The information below is the summary of the Desktop and End-User group efforts. While not an exhaustive list of everything that can be done to increase Penn's IT environmental sustainability, there are suggestions for most areas on campus.
Personal printers should be the exception rather than the rule. Departments should create guidelines where personal printers should be deployed for individuals that need to print confidential information (like Business administrators). Larger multi-function printers (MFPs) should be deployed as the standard group printer in an office. These are significantly more energy and toner efficient, and have a smaller up-front cost than deploying many smaller capacity printers across a department.
Consider solid ink printers when looking to replace a color printer. The Xerox Phaser 8560 and 8860 both use this low waste technology. See the Xerox website on their solid ink offerings for more information.
Printers and/or printer drivers should be set to print duplex by default. Individuals may override this setting for special print-jobs, but by making duplex the default setting, offices will see significant reduction in paper usage.
HP printers can be managed with HP's Web JetAdmin to pre-set sleep and wake modes for evenings and weekends. Ideally, printers should be shut off over the weekend as part of the office closing procedures on Friday afternoons.
If your office must have them, purchase ink jet printers that use single-color ink cartridges, rather than printers which contain several colors in a single cartridge.
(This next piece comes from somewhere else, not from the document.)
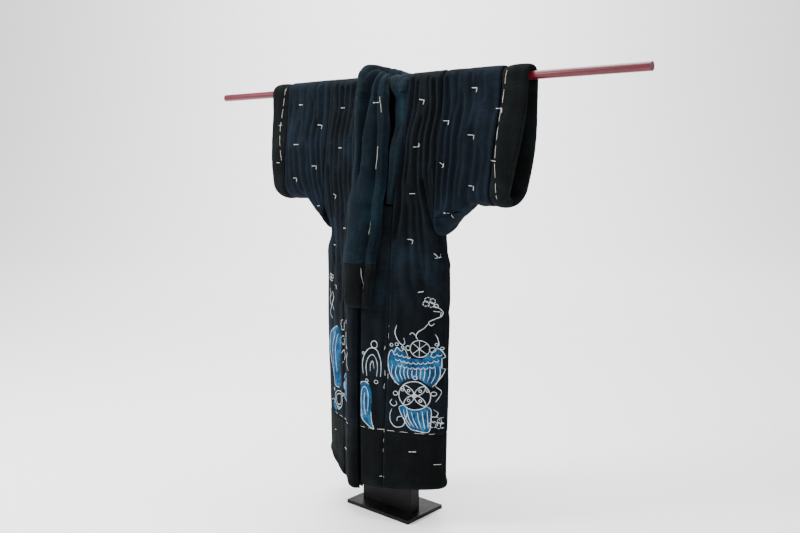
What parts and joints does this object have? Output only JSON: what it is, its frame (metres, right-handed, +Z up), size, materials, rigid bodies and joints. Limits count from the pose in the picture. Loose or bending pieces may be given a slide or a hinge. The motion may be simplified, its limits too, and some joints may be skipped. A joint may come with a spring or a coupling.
{
  "type": "padded sleeping kimono on a display stand",
  "caption": "Padded indigo sleeping kimono (yogi) hung open-sleeved on a red lacquered rod, on a black board stand with a flat base plate.",
  "frame": {"origin": "centre of the base plate's underside, where the stand rests on the floor", "axes": "+X along the rod, towards the wearer's left sleeve; -Y is the garment's front; +Z up"},
  "size_m": [2.08, 0.3342, 1.7758],
  "materials": {
    "indigo_cloth": "plain-woven cotton, deep indigo, resist pattern near the hem",
    "navy_cloth": "plain-woven cotton, navy indigo, soft vertical folds",
    "collar_cloth": "plain-woven cotton, worn teal-navy",
    "black_cloth": "plain-woven cotton, near black",
    "red_lacquer": "glossy red lacquer",
    "black_paint": "satin black"
  },
  "bodies": {
    "root": {"body_left": "indigo_cloth", "body_right": "indigo_cloth", "okumi_left": "indigo_cloth", "okumi_right": "indigo_cloth", "sleeve_left": "navy_cloth", "sleeve_right": "navy_cloth", "gusset_left": "navy_cloth", "gusset_right": "navy_cloth", "collar_over": "collar_cloth", "collar_under": "collar_cloth", "collar_neck": "collar_cloth", "collar_cover": "black_cloth", "cuff_left": "black_cloth", "cuff_right": "black_cloth", "hem_front_left": "black_cloth", "hem_front_right": "black_cloth", "hem_okumi_left": "black_cloth", "hem_okumi_right": "black_cloth", "hem_back_left": "black_cloth", "hem_back_right": "black_cloth", "rod": "red_lacquer", "base_plate": "black_paint", "post": "black_paint", "post_head": "black_paint"}
  },
  "joints": []
}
This prevents you from having to replace all of the colors, rather than only the colors that have run out of ink. Be sure to recycle the used cartridges rather than throw them away.
Purchase high capacity toner cartridges when possible. These require less plastic to manufacture, and less energy and packing materials to ship. For example: One high capacity Hewlett Packard cartridge (Q5949x) has more than double the printing capacity and costs less than two standard cartridges (Q5949a).
- Replace CRT monitors at the end of their useful life with LCD monitors. LCD monitors use significantly less energy (and therefore cost less to run), generate less heat, take up less space, cause less damage to the environment when discarded, and weigh less (easier to carry and have a smaller carbon footprint when shipped).
- Purchase multiple pieces of equipment from the same vendor at the same time to reduce cost and carbon footprint associated with multiple shipments.
- Request fewer manuals and copies of drivers/installation media when placing bulk equipment orders.
- Maintenance (disc defragmentation, cleaning the Windows registry, etc.) or re-imaging can improve computer performance and extend the product lifecycle, preventing the need to purchase new equipment.
- Purchase small form factor machines/laptops/thin clients in environments where expandability is not needed and requirements permit.
- Consider purchasing solid-state drives instead of traditional hard drive technologies in order to reduce power consumption. As the technology evolves, these drives will increase in capacity, and decrease in price.
- Factor in energy consumption of equipment when evaluating hardware. Make sure that the hardware you purchase meets Energy Star requrements.
- Do not buy a bigger monitor than you need. A 17" monitor can use 30% more energy than a 15" monitor.
- Turn your computer (and other equipment) off overnight, over the weekends, and during other periods of non-use (including during a lunch break or during meetings when appropriate). It is a misconception that this practice can shorten the lifespan of your machine, and in fact it can extend the life of the computer and hard drives, as well as considerably cut the cost of running them. Leaving computers turned on also generates a considerable amount of heat (especially when you look at the hundreds of computers in a single building, or the thousands of computers across the University), thus increasing the need and cost of cooling.
- Most computers continue to draw some electricity when powered down but plugged in. Use power strips to turn off several pieces of equipment simultaneously and cut all energy consumption.
- Sleep vs. Hibernate: computers in 'sleep' or 'stand-by' mode continue to draw power from your battery or AC outlet, albeit at a much reduced rate. Use the 'hibernate' mode if your computer offers it, as it saves your computer's working state, but powers down completely. Remember to also unplug the computer as you would if you simply turned off the machine.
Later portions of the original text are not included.